* WRITTEN TASK: Exactly the lines from the start of the data through the line containing "INLET_DEPTH = 9.5" should be output, with both ends kept and nothing added.

* DATA SEGMENT:
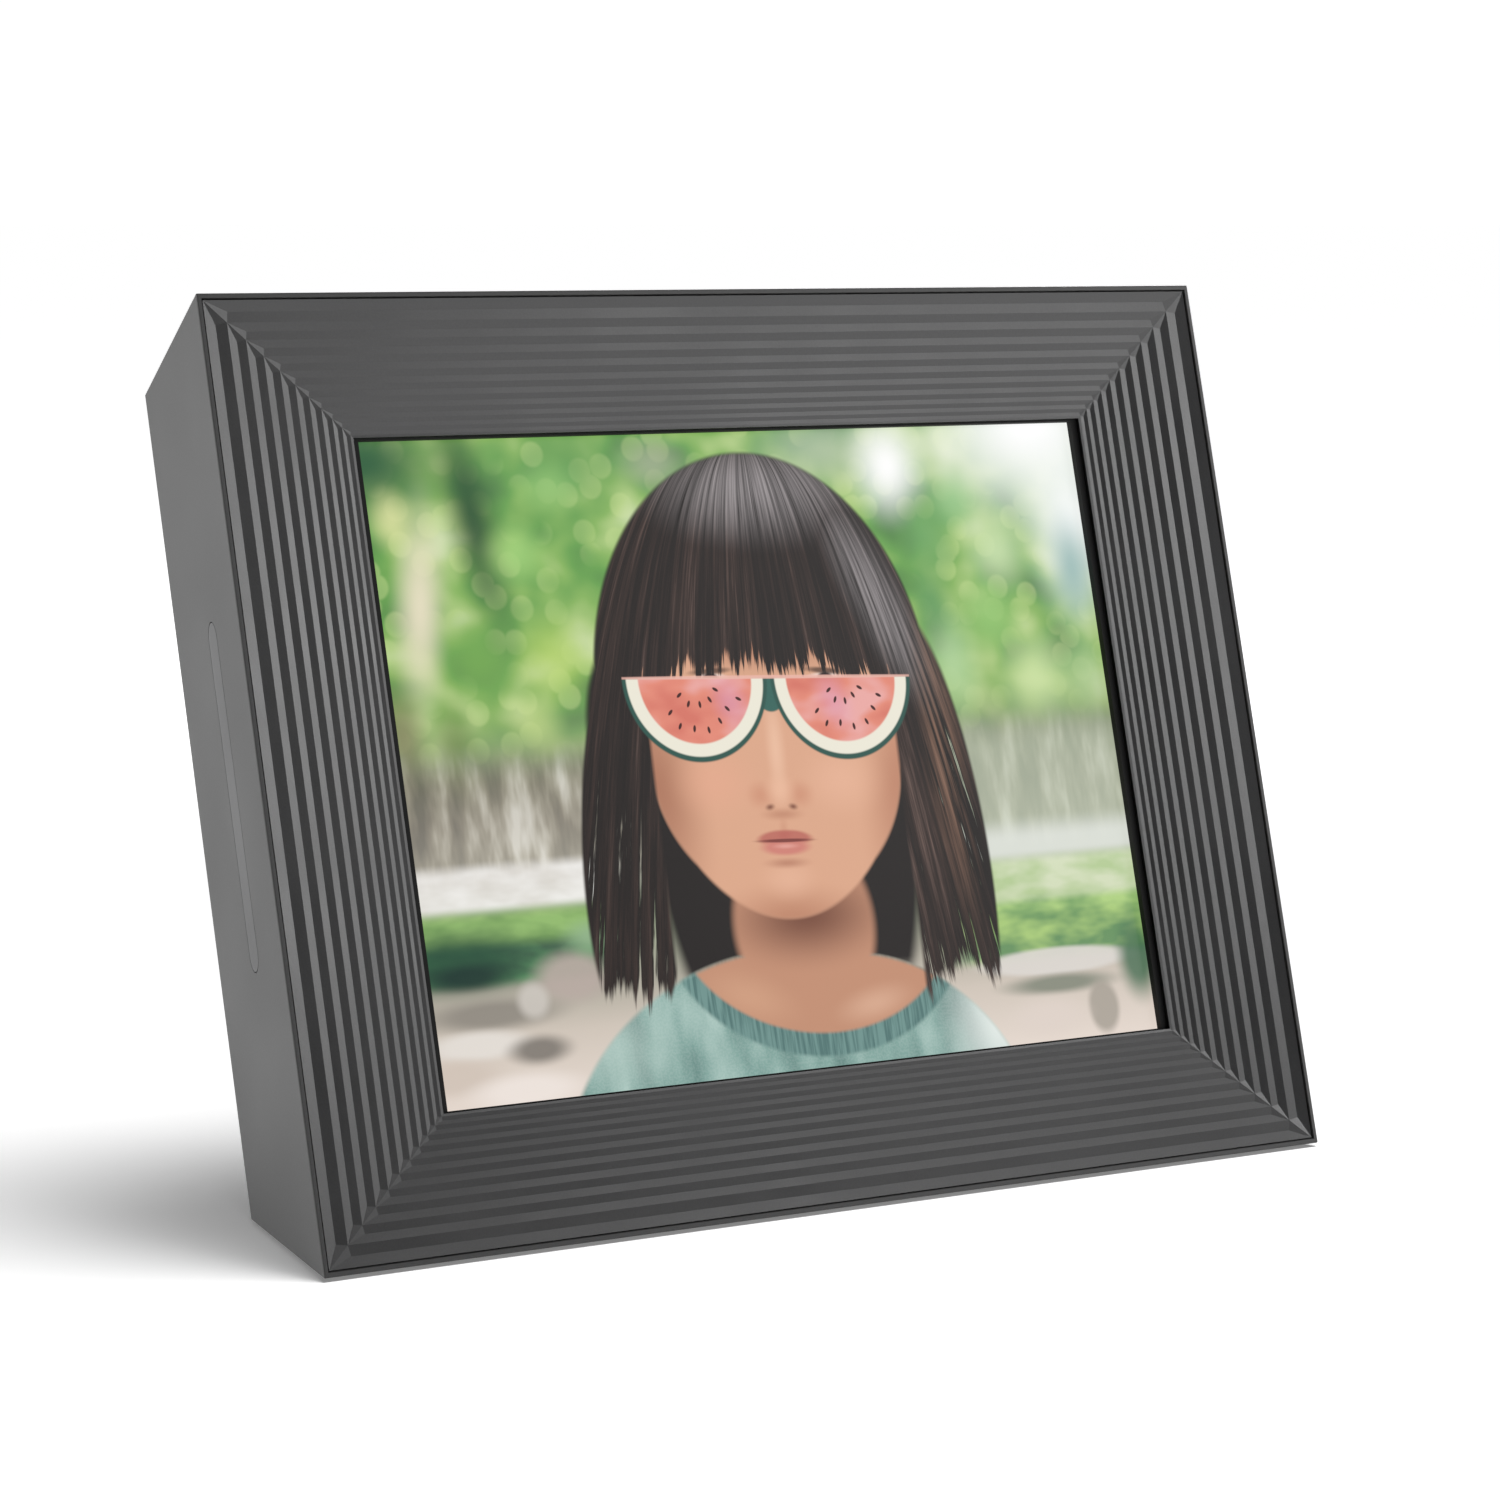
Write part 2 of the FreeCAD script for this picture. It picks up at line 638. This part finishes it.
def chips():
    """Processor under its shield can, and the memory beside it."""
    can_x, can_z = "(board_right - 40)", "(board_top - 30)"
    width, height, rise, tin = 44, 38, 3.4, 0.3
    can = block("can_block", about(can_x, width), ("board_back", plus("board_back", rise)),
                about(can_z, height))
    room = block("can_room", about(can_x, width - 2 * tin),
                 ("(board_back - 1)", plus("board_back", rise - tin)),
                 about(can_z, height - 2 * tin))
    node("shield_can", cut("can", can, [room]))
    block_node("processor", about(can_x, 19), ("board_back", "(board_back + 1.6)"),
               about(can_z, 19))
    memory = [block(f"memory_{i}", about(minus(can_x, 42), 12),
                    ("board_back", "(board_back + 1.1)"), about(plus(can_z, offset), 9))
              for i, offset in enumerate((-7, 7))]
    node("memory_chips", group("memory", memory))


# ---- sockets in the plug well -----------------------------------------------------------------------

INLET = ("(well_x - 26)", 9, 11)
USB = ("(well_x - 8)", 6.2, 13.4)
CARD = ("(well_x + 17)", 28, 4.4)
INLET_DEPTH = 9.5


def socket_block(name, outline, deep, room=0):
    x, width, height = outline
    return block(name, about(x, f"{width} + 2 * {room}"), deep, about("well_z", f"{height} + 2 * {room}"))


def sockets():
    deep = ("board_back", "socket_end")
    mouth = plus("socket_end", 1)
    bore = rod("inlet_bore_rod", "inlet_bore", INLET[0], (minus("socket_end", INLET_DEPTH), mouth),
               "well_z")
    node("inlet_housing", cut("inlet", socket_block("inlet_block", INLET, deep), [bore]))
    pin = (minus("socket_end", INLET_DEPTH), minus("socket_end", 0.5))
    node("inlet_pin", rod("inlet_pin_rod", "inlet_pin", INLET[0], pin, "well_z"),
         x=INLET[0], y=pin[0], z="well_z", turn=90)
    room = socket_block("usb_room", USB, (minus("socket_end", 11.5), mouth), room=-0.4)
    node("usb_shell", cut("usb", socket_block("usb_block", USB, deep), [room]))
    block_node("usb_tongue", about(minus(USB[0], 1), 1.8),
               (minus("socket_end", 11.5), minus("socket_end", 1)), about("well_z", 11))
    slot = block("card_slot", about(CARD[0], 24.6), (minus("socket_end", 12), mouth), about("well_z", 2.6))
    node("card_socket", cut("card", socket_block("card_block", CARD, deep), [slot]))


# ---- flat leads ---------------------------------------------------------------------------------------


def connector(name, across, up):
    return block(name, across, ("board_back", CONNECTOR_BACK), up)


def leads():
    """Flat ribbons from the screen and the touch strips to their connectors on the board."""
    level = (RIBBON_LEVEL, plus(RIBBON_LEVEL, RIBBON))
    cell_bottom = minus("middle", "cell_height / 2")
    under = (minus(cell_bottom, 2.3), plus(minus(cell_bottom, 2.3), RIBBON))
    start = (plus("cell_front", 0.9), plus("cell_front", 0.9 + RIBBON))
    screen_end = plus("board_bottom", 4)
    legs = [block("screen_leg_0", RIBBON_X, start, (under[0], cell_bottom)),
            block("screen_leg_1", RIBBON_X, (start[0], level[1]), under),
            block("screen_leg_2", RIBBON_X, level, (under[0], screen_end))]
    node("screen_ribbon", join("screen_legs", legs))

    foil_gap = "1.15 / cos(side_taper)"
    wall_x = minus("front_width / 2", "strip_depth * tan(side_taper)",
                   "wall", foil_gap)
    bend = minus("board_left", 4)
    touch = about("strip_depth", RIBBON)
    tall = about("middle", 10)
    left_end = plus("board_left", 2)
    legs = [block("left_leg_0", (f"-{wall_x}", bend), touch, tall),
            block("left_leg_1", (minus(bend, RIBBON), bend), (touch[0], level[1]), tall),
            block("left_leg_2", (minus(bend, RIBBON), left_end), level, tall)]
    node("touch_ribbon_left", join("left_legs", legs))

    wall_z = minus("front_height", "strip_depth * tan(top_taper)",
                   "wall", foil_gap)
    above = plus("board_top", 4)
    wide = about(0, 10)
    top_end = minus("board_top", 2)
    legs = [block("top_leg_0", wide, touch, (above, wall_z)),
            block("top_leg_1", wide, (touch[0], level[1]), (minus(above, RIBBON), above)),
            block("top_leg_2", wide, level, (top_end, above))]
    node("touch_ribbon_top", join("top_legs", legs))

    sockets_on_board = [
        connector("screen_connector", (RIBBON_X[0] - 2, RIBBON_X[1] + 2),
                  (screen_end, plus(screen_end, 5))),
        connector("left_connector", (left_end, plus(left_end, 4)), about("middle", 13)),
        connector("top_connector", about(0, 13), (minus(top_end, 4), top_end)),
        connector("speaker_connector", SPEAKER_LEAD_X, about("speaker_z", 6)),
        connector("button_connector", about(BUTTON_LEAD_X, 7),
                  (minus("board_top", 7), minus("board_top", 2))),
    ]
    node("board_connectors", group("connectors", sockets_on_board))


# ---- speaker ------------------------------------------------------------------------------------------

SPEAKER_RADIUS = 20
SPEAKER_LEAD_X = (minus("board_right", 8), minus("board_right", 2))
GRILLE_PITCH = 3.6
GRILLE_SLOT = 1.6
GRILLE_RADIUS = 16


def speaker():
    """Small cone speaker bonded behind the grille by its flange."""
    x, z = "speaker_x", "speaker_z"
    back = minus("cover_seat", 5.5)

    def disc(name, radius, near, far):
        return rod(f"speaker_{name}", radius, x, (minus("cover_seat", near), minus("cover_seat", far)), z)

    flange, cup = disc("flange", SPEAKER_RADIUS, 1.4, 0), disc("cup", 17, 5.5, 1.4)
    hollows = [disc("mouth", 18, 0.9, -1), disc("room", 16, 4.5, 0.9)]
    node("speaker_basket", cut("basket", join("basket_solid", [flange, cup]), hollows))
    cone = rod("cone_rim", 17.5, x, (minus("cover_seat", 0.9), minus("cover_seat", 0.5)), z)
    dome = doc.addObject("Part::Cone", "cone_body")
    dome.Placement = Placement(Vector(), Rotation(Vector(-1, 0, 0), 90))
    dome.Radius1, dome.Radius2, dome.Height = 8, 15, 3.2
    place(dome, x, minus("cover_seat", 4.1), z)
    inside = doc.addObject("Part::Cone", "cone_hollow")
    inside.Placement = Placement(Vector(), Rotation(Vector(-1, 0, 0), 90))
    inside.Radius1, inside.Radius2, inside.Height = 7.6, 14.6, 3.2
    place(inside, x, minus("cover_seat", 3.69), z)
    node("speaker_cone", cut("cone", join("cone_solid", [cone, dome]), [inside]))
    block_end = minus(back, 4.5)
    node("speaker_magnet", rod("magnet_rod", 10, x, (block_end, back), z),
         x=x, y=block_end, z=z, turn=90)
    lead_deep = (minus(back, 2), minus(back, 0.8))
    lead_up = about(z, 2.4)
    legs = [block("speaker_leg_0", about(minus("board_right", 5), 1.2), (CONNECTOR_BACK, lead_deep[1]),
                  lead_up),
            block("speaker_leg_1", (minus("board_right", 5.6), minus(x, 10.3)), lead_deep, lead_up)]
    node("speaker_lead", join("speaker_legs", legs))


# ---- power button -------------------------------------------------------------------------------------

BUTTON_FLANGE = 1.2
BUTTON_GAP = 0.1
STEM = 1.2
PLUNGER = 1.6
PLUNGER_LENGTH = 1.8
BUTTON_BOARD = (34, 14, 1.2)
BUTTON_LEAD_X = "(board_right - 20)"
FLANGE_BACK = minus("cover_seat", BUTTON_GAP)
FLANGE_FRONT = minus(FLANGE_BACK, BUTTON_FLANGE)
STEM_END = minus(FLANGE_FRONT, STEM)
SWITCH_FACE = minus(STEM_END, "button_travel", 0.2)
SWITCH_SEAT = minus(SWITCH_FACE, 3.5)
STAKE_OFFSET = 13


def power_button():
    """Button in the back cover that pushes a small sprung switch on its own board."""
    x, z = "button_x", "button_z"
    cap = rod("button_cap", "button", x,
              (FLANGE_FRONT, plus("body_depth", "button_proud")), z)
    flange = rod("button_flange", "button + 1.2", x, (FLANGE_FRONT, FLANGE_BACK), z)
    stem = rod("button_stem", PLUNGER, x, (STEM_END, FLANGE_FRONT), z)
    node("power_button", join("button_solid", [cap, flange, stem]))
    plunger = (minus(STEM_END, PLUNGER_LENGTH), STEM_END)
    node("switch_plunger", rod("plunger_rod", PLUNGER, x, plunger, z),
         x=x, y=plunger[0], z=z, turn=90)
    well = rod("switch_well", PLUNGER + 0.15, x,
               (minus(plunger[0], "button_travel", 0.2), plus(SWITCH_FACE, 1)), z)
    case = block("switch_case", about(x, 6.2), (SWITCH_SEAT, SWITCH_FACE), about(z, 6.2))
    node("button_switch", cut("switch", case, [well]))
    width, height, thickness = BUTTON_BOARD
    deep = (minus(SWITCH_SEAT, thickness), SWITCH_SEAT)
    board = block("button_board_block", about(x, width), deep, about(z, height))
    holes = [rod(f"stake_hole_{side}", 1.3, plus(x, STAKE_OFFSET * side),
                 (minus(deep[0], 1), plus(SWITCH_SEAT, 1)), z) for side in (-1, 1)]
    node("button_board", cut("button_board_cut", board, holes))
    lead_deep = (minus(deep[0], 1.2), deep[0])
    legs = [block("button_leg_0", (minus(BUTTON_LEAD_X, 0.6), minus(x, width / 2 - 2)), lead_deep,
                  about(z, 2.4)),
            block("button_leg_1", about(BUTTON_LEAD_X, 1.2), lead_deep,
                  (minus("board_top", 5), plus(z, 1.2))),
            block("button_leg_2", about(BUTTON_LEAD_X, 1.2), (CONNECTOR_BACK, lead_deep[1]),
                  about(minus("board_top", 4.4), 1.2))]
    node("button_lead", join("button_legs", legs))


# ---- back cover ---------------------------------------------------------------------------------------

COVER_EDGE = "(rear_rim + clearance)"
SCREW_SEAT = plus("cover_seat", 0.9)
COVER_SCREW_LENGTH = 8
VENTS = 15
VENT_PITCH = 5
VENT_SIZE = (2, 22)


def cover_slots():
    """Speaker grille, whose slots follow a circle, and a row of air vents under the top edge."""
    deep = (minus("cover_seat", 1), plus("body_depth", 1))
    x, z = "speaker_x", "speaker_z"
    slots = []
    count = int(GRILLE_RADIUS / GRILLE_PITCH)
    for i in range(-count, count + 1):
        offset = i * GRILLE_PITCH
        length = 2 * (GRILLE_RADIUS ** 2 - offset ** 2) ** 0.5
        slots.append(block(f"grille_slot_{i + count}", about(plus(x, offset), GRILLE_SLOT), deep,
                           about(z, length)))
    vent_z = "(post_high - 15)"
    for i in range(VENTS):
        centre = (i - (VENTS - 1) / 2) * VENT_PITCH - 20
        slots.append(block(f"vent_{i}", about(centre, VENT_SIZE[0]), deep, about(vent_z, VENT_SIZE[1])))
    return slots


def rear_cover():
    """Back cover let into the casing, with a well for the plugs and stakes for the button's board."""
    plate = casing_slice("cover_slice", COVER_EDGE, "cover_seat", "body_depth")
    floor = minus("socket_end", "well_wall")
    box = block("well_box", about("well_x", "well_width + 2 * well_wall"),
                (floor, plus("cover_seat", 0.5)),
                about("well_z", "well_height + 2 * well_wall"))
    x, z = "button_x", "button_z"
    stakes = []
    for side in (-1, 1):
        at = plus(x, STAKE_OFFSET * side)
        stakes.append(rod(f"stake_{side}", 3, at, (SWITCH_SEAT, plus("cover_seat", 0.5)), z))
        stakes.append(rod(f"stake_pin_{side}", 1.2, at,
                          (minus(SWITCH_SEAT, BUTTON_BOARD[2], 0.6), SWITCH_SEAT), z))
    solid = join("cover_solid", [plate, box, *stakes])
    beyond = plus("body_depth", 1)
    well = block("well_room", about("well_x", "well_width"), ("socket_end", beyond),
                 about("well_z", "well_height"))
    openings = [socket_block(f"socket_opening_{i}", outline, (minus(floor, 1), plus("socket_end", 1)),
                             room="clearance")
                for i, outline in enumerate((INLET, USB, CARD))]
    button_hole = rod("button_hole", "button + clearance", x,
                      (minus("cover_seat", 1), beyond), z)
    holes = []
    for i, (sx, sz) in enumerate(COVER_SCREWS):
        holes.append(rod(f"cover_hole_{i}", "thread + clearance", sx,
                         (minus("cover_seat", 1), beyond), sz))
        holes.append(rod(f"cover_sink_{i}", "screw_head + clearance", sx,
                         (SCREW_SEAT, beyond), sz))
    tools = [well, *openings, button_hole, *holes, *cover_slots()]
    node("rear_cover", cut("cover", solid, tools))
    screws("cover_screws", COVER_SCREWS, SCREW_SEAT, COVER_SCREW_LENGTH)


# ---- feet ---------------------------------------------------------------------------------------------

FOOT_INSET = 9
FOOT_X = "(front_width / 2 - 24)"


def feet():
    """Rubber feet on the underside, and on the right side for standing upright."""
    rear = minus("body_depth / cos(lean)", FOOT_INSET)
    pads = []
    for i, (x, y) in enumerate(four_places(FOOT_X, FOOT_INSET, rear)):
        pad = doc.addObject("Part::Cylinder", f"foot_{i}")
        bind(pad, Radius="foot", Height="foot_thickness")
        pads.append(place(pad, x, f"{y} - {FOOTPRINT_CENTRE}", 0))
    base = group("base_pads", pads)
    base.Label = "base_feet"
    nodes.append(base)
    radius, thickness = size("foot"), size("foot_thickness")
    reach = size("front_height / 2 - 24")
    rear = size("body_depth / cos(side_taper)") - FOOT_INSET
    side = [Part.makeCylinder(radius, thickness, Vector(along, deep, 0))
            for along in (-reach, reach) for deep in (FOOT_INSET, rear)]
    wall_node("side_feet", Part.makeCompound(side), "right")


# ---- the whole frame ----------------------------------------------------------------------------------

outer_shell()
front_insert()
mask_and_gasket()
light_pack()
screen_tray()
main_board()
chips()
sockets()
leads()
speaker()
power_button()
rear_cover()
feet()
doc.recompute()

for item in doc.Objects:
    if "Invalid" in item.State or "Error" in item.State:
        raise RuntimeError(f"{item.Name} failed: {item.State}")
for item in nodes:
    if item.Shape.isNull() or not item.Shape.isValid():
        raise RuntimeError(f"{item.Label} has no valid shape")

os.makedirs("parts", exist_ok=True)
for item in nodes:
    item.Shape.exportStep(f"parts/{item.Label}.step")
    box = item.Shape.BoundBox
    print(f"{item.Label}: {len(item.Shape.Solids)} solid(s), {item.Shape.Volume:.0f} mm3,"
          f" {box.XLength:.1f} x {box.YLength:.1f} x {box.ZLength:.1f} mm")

* EXERCISE RESULT:
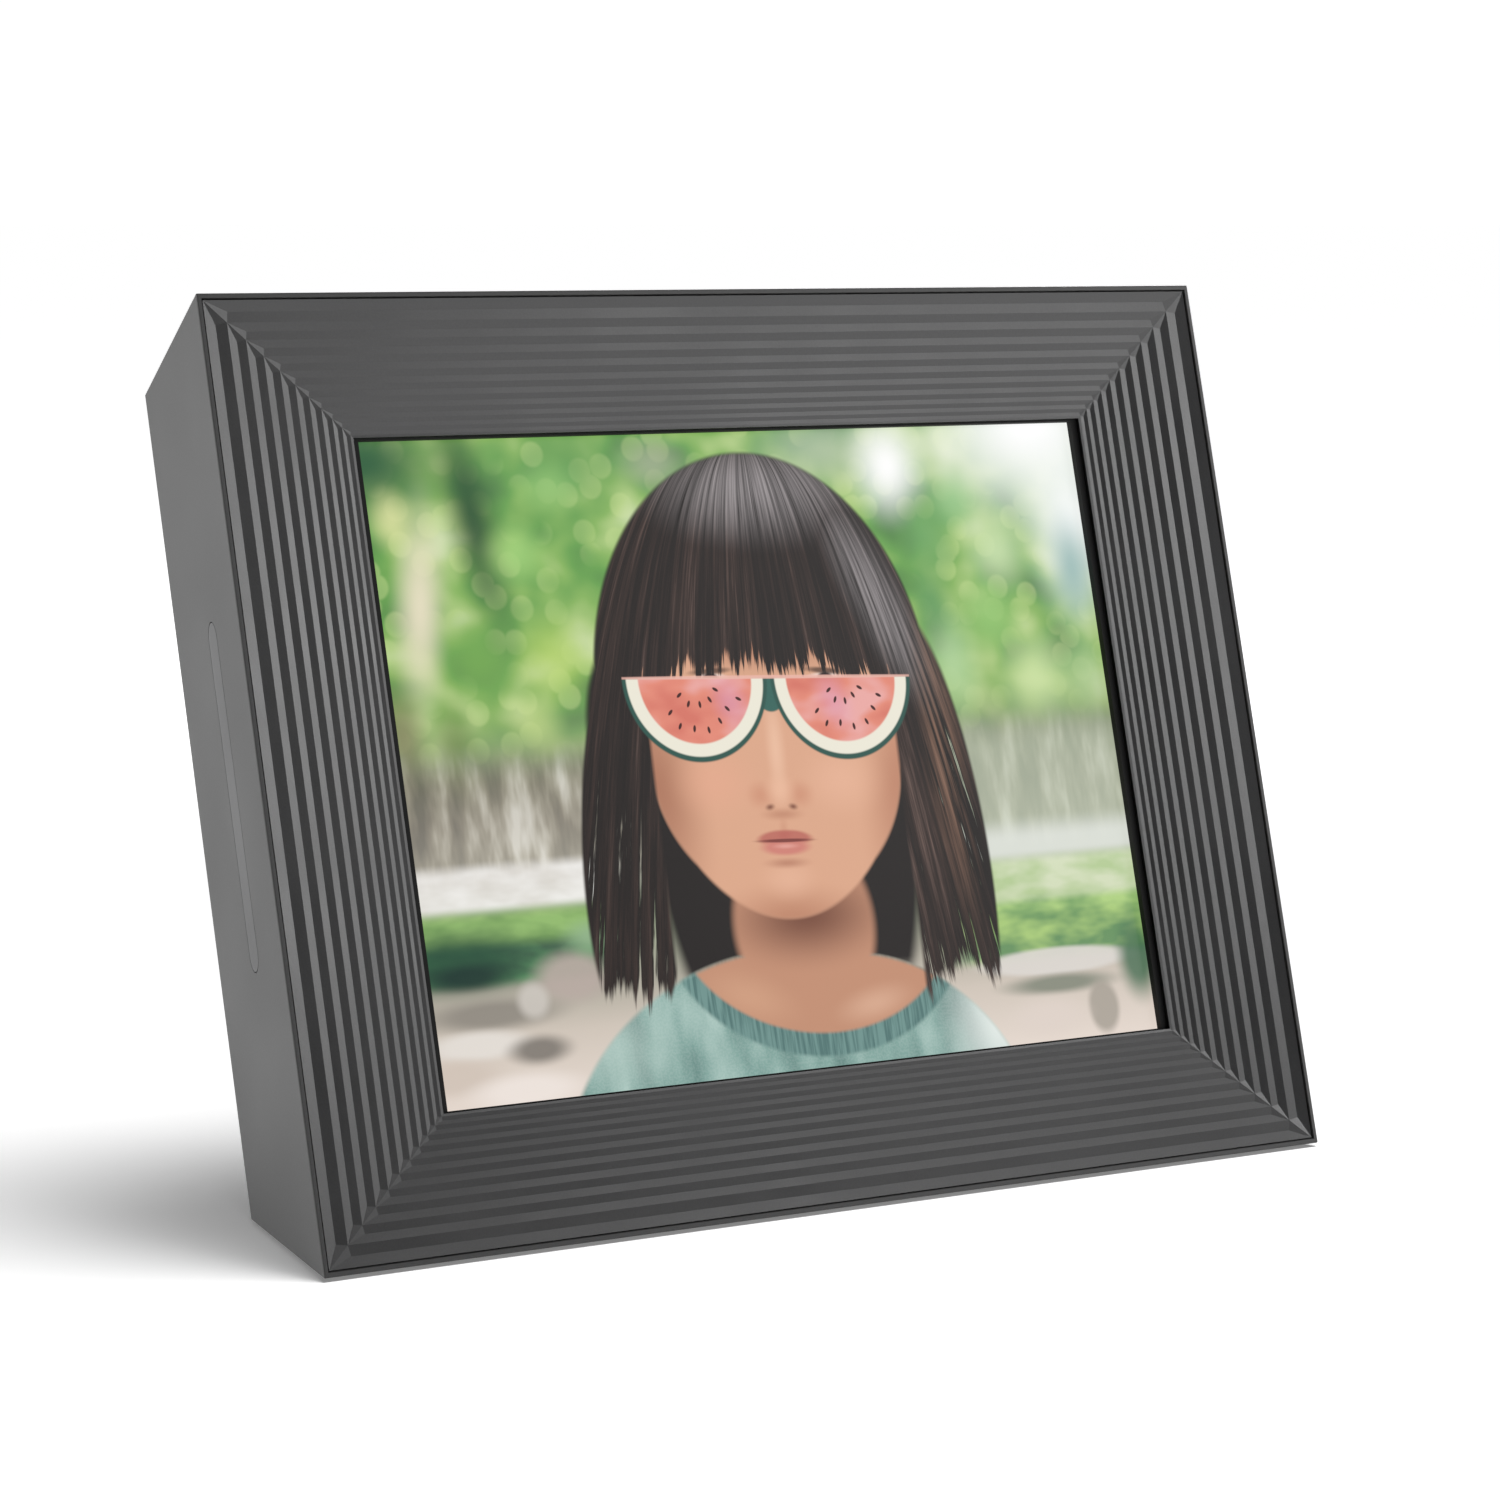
Write part 2 of the FreeCAD script for this picture. It picks up at line 638. This part finishes it.
def chips():
    """Processor under its shield can, and the memory beside it."""
    can_x, can_z = "(board_right - 40)", "(board_top - 30)"
    width, height, rise, tin = 44, 38, 3.4, 0.3
    can = block("can_block", about(can_x, width), ("board_back", plus("board_back", rise)),
                about(can_z, height))
    room = block("can_room", about(can_x, width - 2 * tin),
                 ("(board_back - 1)", plus("board_back", rise - tin)),
                 about(can_z, height - 2 * tin))
    node("shield_can", cut("can", can, [room]))
    block_node("processor", about(can_x, 19), ("board_back", "(board_back + 1.6)"),
               about(can_z, 19))
    memory = [block(f"memory_{i}", about(minus(can_x, 42), 12),
                    ("board_back", "(board_back + 1.1)"), about(plus(can_z, offset), 9))
              for i, offset in enumerate((-7, 7))]
    node("memory_chips", group("memory", memory))


# ---- sockets in the plug well -----------------------------------------------------------------------

INLET = ("(well_x - 26)", 9, 11)
USB = ("(well_x - 8)", 6.2, 13.4)
CARD = ("(well_x + 17)", 28, 4.4)
INLET_DEPTH = 9.5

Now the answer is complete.